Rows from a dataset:
*-*-*

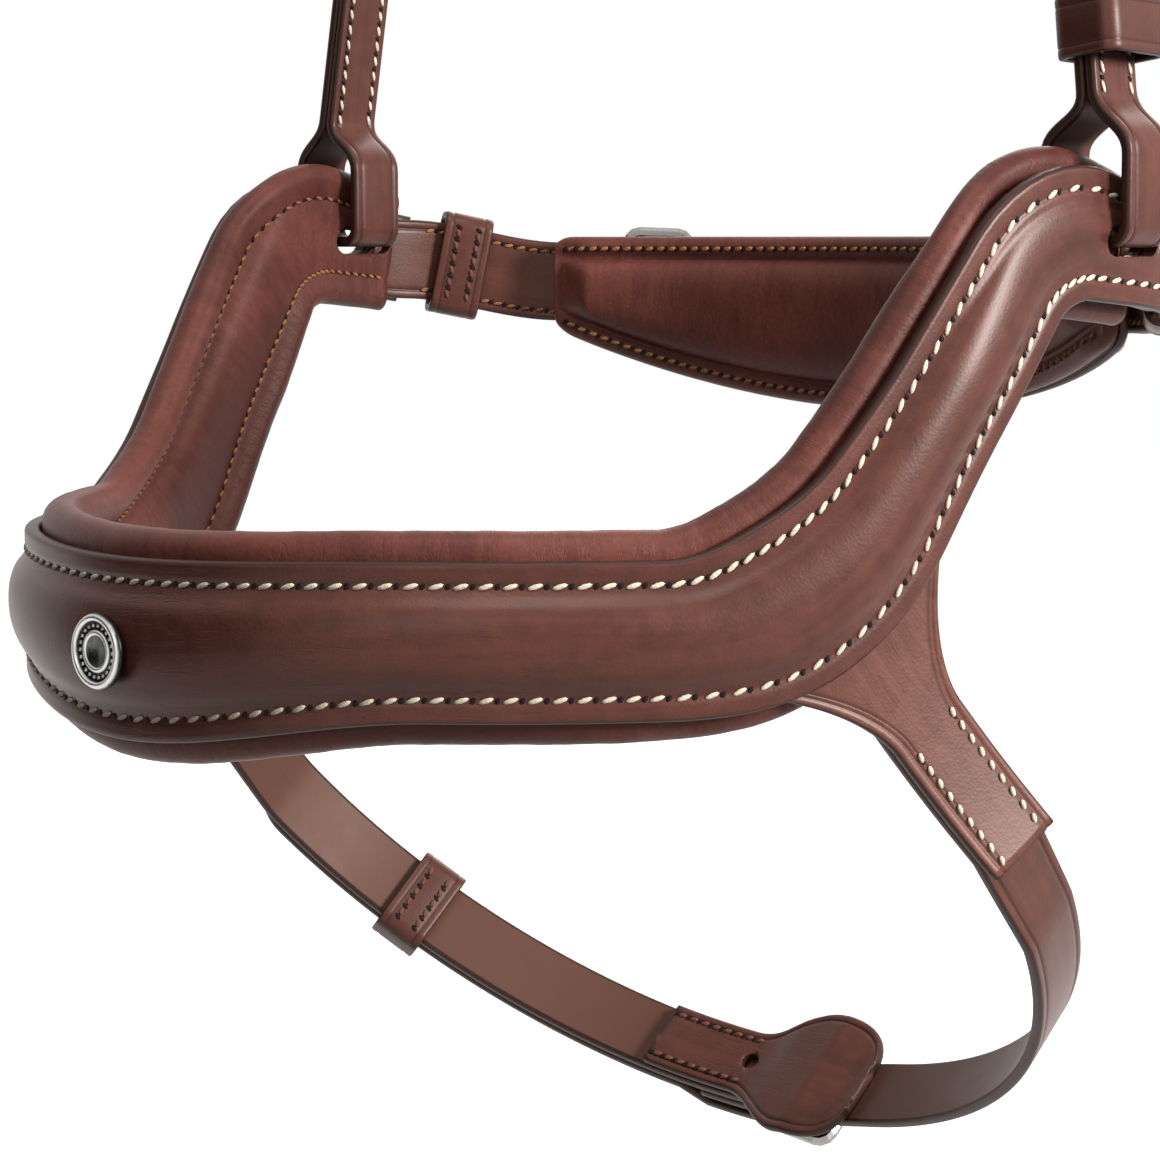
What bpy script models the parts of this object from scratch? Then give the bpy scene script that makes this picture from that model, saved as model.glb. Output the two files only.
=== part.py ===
"""Leather Y noseband with chin strap, padded jaw strap and head strap.

The horse faces -Y, its left (near) side is +X, and +Z is up. The origin is on the
underside of the head strap, where it lies on the poll. Everything is in metres.
"""

import math

import bmesh
import bpy
import numpy as np
from mathutils import Vector

mm = 0.001

# Gaps between pieces, and how far a cutter runs past what it cuts
touch_gap = 0.3 * mm
leg_gap = 0.9 * mm
inner_leg_gap = 2.3 * mm
foam_gap = 0.9 * mm
filler_gap = 0.6 * mm
keeper_gap = 1.0 * mm
overrun = 6.0 * mm
probe = 0.2 * mm

# Head section: two half ellipses, seen from above, that the noseband goes round
ring_half_width = 106.4 * mm
ring_front_reach = 144.4 * mm
ring_rear_reach = 66.1 * mm
ring_steps = 720

# Where the noseband hangs below and ahead of the poll
slot_drop = 415.0 * mm
slot_forward = 17.0 * mm

# Centre line of the band, laid out flat: distance from the nose centre and height over the slots
nose_drop = 66.7 * mm
nose_dip = 3.8 * mm
nose_dip_reach = 59.0 * mm
low_corner_run = 123.9 * mm
low_corner_radius = 49.7 * mm
peak_corner_run = 173.4 * mm
peak_corner_height = 3.6 * mm
peak_corner_radius = 20.5 * mm
tail_past_peak = 39.3 * mm
tail_run = peak_corner_run + tail_past_peak
tail_height = -3.9 * mm

# Widths of the outer leather along the band
nose_width = 32.2 * mm
side_width = 27.3 * mm
bend_width = 30.5 * mm
cheek_width = 25.2 * mm
peak_width = 24.6 * mm
tail_width = 19.5 * mm

# Outer leather and its raised middle
outer_thickness = 3.0 * mm
outer_edge_round = 0.9 * mm
crown_height = 3.2 * mm
crown_border = 6.4 * mm
peak_crown_share = 0.3
filler_end_share = 0.9

# Soft lining round its foam
lining_skin = 1.1 * mm
top_roll_radius = 4.0 * mm
top_roll_rise = 0.7 * mm
low_roll_radius = 3.8 * mm
low_roll_rise = 0.5 * mm
lining_depth = 8.7 * mm
groove_depth = 5.2 * mm
groove_inset = 4.2 * mm
hem_width = 3.4 * mm
layer_pocket = 2.7 * mm
peak_depth_share = 0.96
peak_roll_share = 0.74
foam_least = 0.8 * mm
foam_front_shares = (-0.76, -0.62, -0.44, -0.18, 0.06, 0.3, 0.5, 0.68)
foam_step_share = 0.3
lining_end_share = 0.965
top_roll_turns_deg = (0, 46, 92, 140, 195)
low_roll_turns_deg = (0, 60, 125, 190)

# Slot of the hangers
slot_run = 194.8 * mm
slot_length = 16.0 * mm
slot_height = 5.3 * mm

# Badge
badge_radius = 6.8 * mm
badge_height = 2.4 * mm
badge_rim = 1.5 * mm
badge_recess = 0.7 * mm
badge_post_radius = 1.6 * mm
badge_foot_radius = 4.0 * mm
badge_foot_height = 0.8 * mm

# Y-pieces, laid out flat on the wall of the head section
y_root_run = 133.8 * mm
y_root_drop = 63.8 * mm
y_length = 52.5 * mm
y_fall_deg = 54.1
y_leg_width = 16.0 * mm
y_web_width = 30.0 * mm
y_web_share = 0.475
y_web_power = 1.7
y_flare = 8.5 * mm
y_thickness = 2.2 * mm

# Chin strap
chin_width = 15.8 * mm
chin_thickness = 2.3 * mm
chin_spread = 0.3 * mm
chin_drop = 96.4 * mm
chin_fall_deg = 49.0
chin_root_share = 0.32
chin_bar_past_middle = 3.0 * mm
chin_tip_to_y = 20.0 * mm
chin_keeper_past_middle = 99.4 * mm

# Chin guard
guard_width = 31.0 * mm
guard_neck_width = 15.6 * mm
guard_neck_reach = 36.0 * mm
guard_blade_reach = 21.5 * mm
guard_widest_share = 0.3
guard_end_share = 0.42
guard_thickness = 2.0 * mm
guard_hole_radius = 2.0 * mm
guard_hole_back = 10.8 * mm

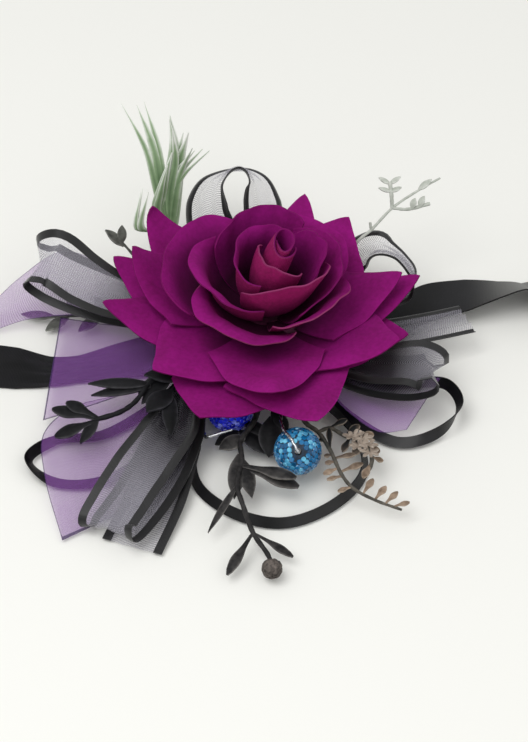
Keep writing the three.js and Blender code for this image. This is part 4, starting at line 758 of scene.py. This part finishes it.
# Artificial sprigs: a tube stem with moulded leaves. Stems are (places, root radius, end radius) and leaves
# [root, tip, breadth], all in thousandths, and places are over the calyx's foot.
sprig = {
    "leafThick": 0.0005, "blade": (0.12, 0.48, 0.44, 0.03), "spoon": (0.12, 0.2, 0.5, 0.2), "crown": 0.14,
    "droop": 0.04, "twist": 0.15, "steps": 12, "columns": 7, "stemSides": 8, "knobs": 0.08, "knobStep": 1.7,
    "seed": 11,
}
blossom = {"petals": 7, "reach": 28, "breadth": 9, "oval": 0.7, "rise": (0.1, 0.5), "vary": (0.8, 1.1)}
berry = {"rings": 14, "sides": 28, "rough": (0.94, 1.05)}
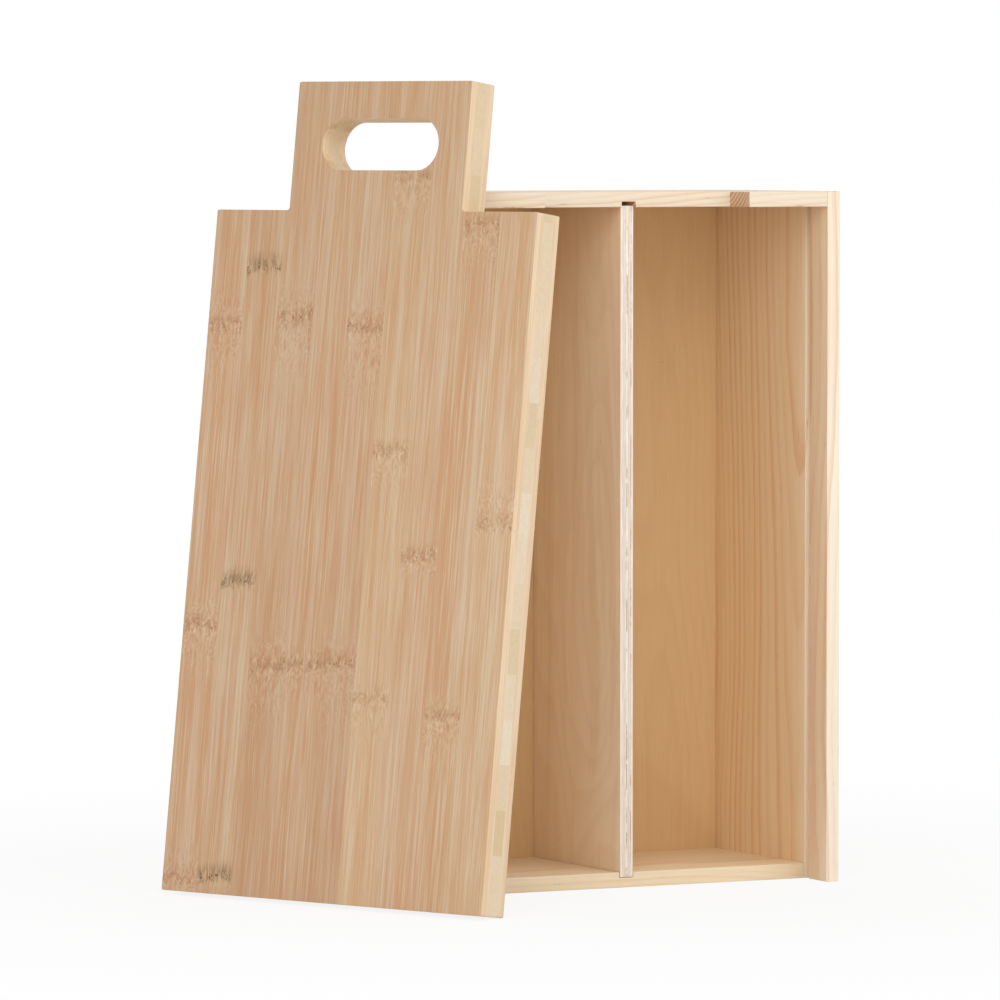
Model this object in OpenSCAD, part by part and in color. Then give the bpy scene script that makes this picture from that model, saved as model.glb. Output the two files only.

*-*-*

Your task:
Faithfully copy every entry, leaving nothing out.

The completed task:
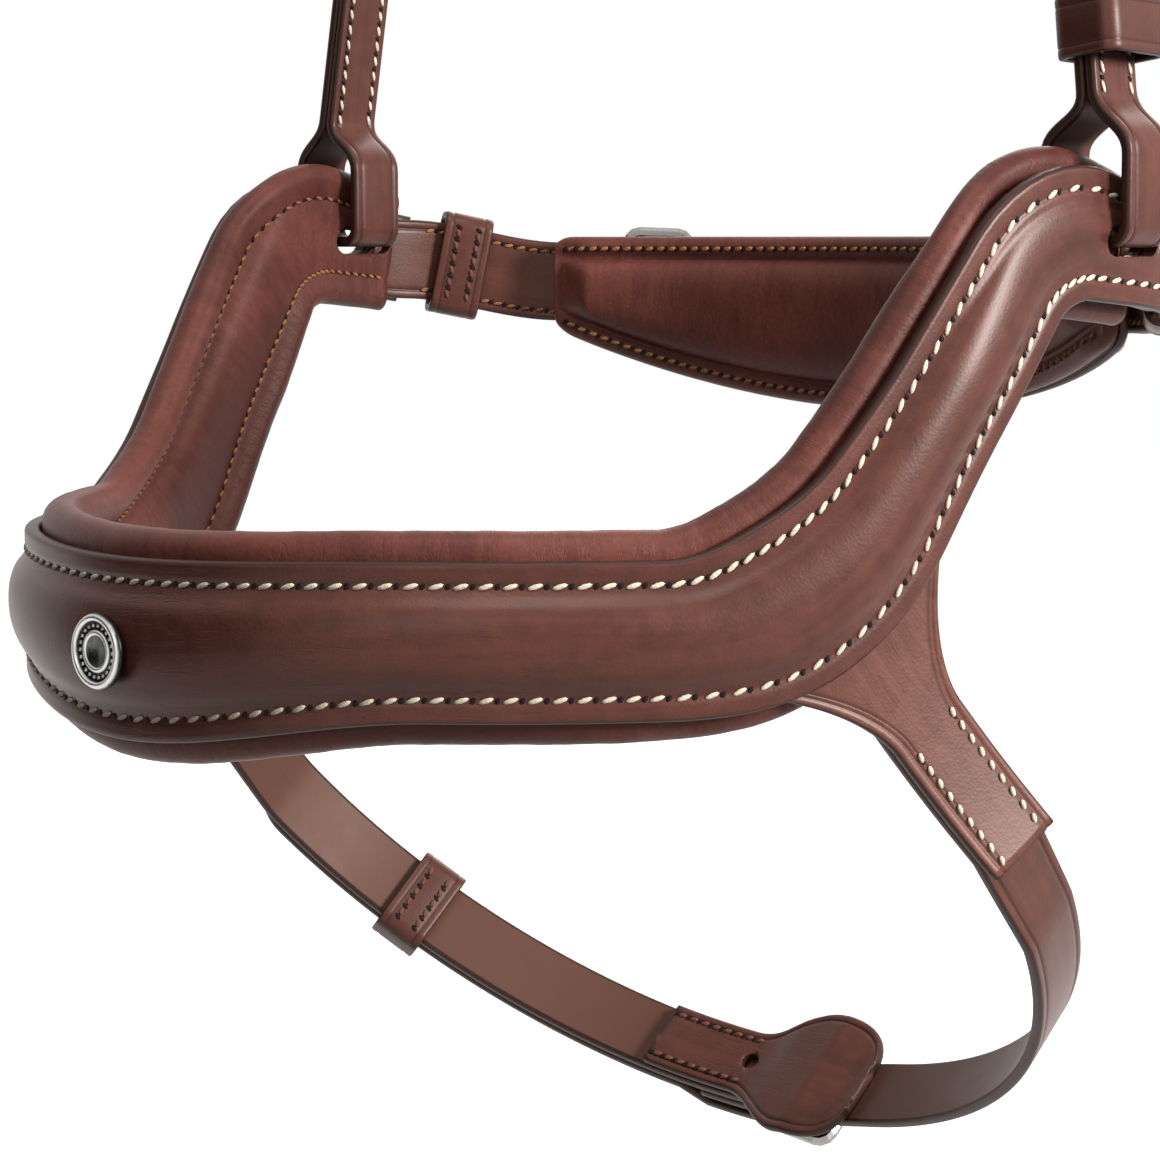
What bpy script models the parts of this object from scratch? Then give the bpy scene script that makes this picture from that model, saved as model.glb. Output the two files only.
=== part.py ===
"""Leather Y noseband with chin strap, padded jaw strap and head strap.

The horse faces -Y, its left (near) side is +X, and +Z is up. The origin is on the
underside of the head strap, where it lies on the poll. Everything is in metres.
"""

import math

import bmesh
import bpy
import numpy as np
from mathutils import Vector

mm = 0.001

# Gaps between pieces, and how far a cutter runs past what it cuts
touch_gap = 0.3 * mm
leg_gap = 0.9 * mm
inner_leg_gap = 2.3 * mm
foam_gap = 0.9 * mm
filler_gap = 0.6 * mm
keeper_gap = 1.0 * mm
overrun = 6.0 * mm
probe = 0.2 * mm

# Head section: two half ellipses, seen from above, that the noseband goes round
ring_half_width = 106.4 * mm
ring_front_reach = 144.4 * mm
ring_rear_reach = 66.1 * mm
ring_steps = 720

# Where the noseband hangs below and ahead of the poll
slot_drop = 415.0 * mm
slot_forward = 17.0 * mm

# Centre line of the band, laid out flat: distance from the nose centre and height over the slots
nose_drop = 66.7 * mm
nose_dip = 3.8 * mm
nose_dip_reach = 59.0 * mm
low_corner_run = 123.9 * mm
low_corner_radius = 49.7 * mm
peak_corner_run = 173.4 * mm
peak_corner_height = 3.6 * mm
peak_corner_radius = 20.5 * mm
tail_past_peak = 39.3 * mm
tail_run = peak_corner_run + tail_past_peak
tail_height = -3.9 * mm

# Widths of the outer leather along the band
nose_width = 32.2 * mm
side_width = 27.3 * mm
bend_width = 30.5 * mm
cheek_width = 25.2 * mm
peak_width = 24.6 * mm
tail_width = 19.5 * mm

# Outer leather and its raised middle
outer_thickness = 3.0 * mm
outer_edge_round = 0.9 * mm
crown_height = 3.2 * mm
crown_border = 6.4 * mm
peak_crown_share = 0.3
filler_end_share = 0.9

# Soft lining round its foam
lining_skin = 1.1 * mm
top_roll_radius = 4.0 * mm
top_roll_rise = 0.7 * mm
low_roll_radius = 3.8 * mm
low_roll_rise = 0.5 * mm
lining_depth = 8.7 * mm
groove_depth = 5.2 * mm
groove_inset = 4.2 * mm
hem_width = 3.4 * mm
layer_pocket = 2.7 * mm
peak_depth_share = 0.96
peak_roll_share = 0.74
foam_least = 0.8 * mm
foam_front_shares = (-0.76, -0.62, -0.44, -0.18, 0.06, 0.3, 0.5, 0.68)
foam_step_share = 0.3
lining_end_share = 0.965
top_roll_turns_deg = (0, 46, 92, 140, 195)
low_roll_turns_deg = (0, 60, 125, 190)

# Slot of the hangers
slot_run = 194.8 * mm
slot_length = 16.0 * mm
slot_height = 5.3 * mm

# Badge
badge_radius = 6.8 * mm
badge_height = 2.4 * mm
badge_rim = 1.5 * mm
badge_recess = 0.7 * mm
badge_post_radius = 1.6 * mm
badge_foot_radius = 4.0 * mm
badge_foot_height = 0.8 * mm

# Y-pieces, laid out flat on the wall of the head section
y_root_run = 133.8 * mm
y_root_drop = 63.8 * mm
y_length = 52.5 * mm
y_fall_deg = 54.1
y_leg_width = 16.0 * mm
y_web_width = 30.0 * mm
y_web_share = 0.475
y_web_power = 1.7
y_flare = 8.5 * mm
y_thickness = 2.2 * mm

# Chin strap
chin_width = 15.8 * mm
chin_thickness = 2.3 * mm
chin_spread = 0.3 * mm
chin_drop = 96.4 * mm
chin_fall_deg = 49.0
chin_root_share = 0.32
chin_bar_past_middle = 3.0 * mm
chin_tip_to_y = 20.0 * mm
chin_keeper_past_middle = 99.4 * mm

# Chin guard
guard_width = 31.0 * mm
guard_neck_width = 15.6 * mm
guard_neck_reach = 36.0 * mm
guard_blade_reach = 21.5 * mm
guard_widest_share = 0.3
guard_end_share = 0.42
guard_thickness = 2.0 * mm
guard_hole_radius = 2.0 * mm
guard_hole_back = 10.8 * mm

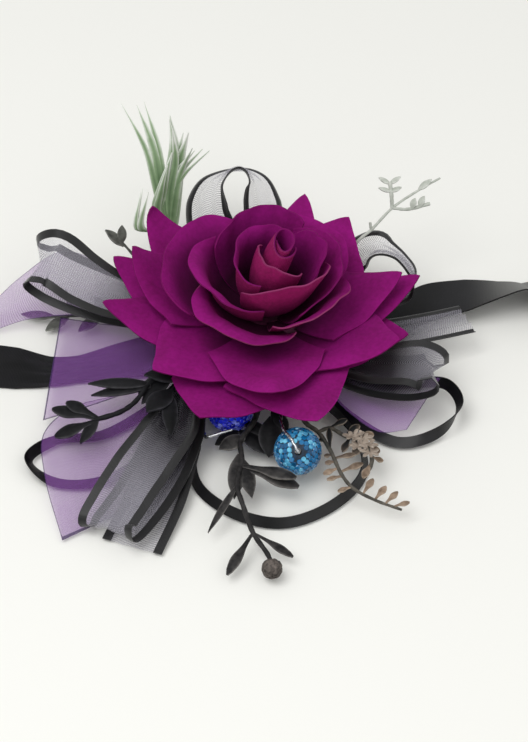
Keep writing the three.js and Blender code for this image. This is part 4, starting at line 758 of scene.py. This part finishes it.
# Artificial sprigs: a tube stem with moulded leaves. Stems are (places, root radius, end radius) and leaves
# [root, tip, breadth], all in thousandths, and places are over the calyx's foot.
sprig = {
    "leafThick": 0.0005, "blade": (0.12, 0.48, 0.44, 0.03), "spoon": (0.12, 0.2, 0.5, 0.2), "crown": 0.14,
    "droop": 0.04, "twist": 0.15, "steps": 12, "columns": 7, "stemSides": 8, "knobs": 0.08, "knobStep": 1.7,
    "seed": 11,
}
blossom = {"petals": 7, "reach": 28, "breadth": 9, "oval": 0.7, "rise": (0.1, 0.5), "vary": (0.8, 1.1)}
berry = {"rings": 14, "sides": 28, "rough": (0.94, 1.05)}
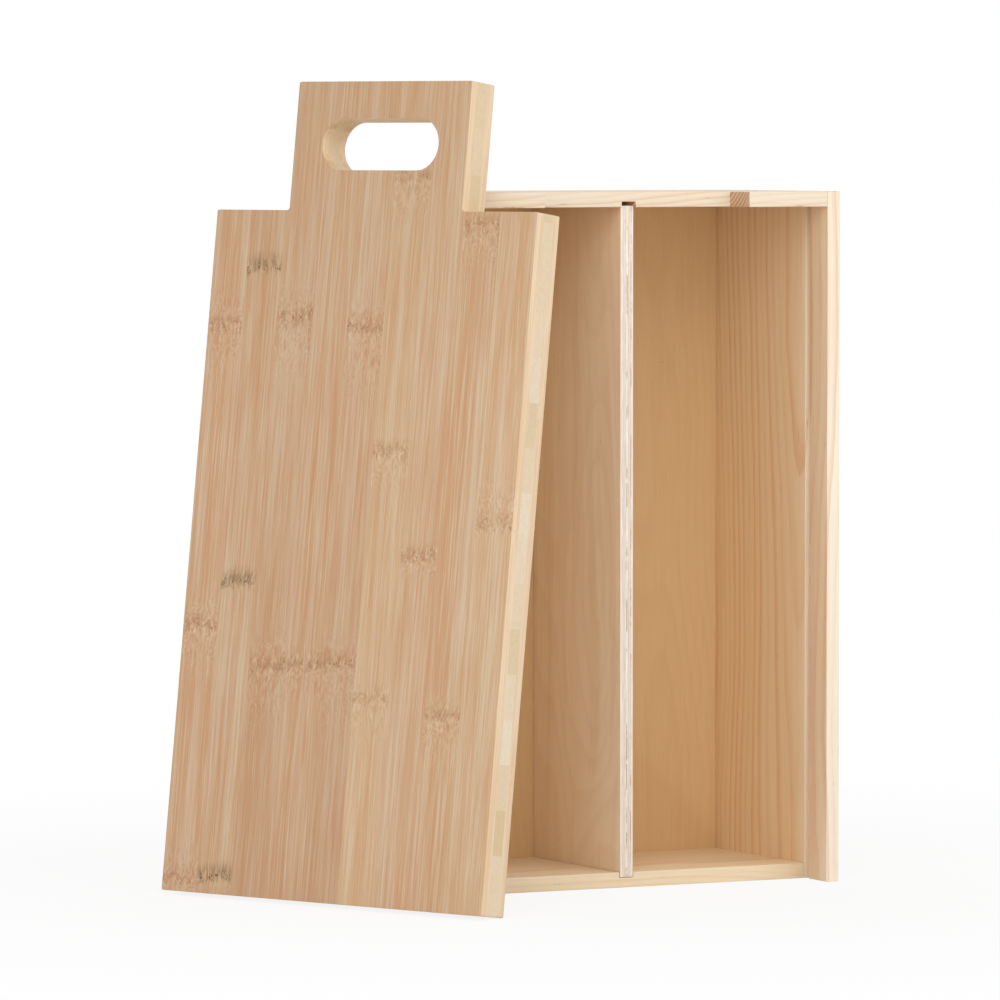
Model this object in OpenSCAD, part by part and in color. Then give the bpy scene script that makes this picture from that model, saved as model.glb. Output the two files only.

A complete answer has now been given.